Investigating the Impact of Metacognition on Working Memory and Procedural Learning Mechanisms

  • Author(s): Wu, Xiaochen;
  • Haile, Theodros;
  • Prat, Chantel
  • et al.
Abstract

This study examined the influence of metacognition on declarative and reinforcement learning (RL) mechanisms. We collected data from 218 undergraduates using a within-subjects metacognitive manipulation of a stimulus-response (S-R) learning task created by Collins (2018). Contributions of declarative and RL mechanisms are assessed by differences in learning rate for blocks of 3 items versus 6 items, and by the rate of forgetting with an incidental post-test. If metacognition differentially affects declarative and RL, we expect a three-way interaction between the task phase (learning/post-test), block type (long/short), and metacognition (before/during).

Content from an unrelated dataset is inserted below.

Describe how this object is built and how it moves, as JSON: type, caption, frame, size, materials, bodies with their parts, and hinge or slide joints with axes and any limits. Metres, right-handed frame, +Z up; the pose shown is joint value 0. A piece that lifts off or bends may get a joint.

Our results showed significant main effects of phase (F(1,217) =143.18, p=9.18e-32), length (F(1,217)=541.11, p=2.06e-104) and metacognition (F(1,217) = 19.78, p = 9.22e-06), with better performance during the learning phase, short blocks, and metacognitive manipulation. A significant phase by metacognition interaction (F(1,217) =8.11, 4.45e-03) suggested that metacognition monitoring improved test performance while having little effect on learning performance.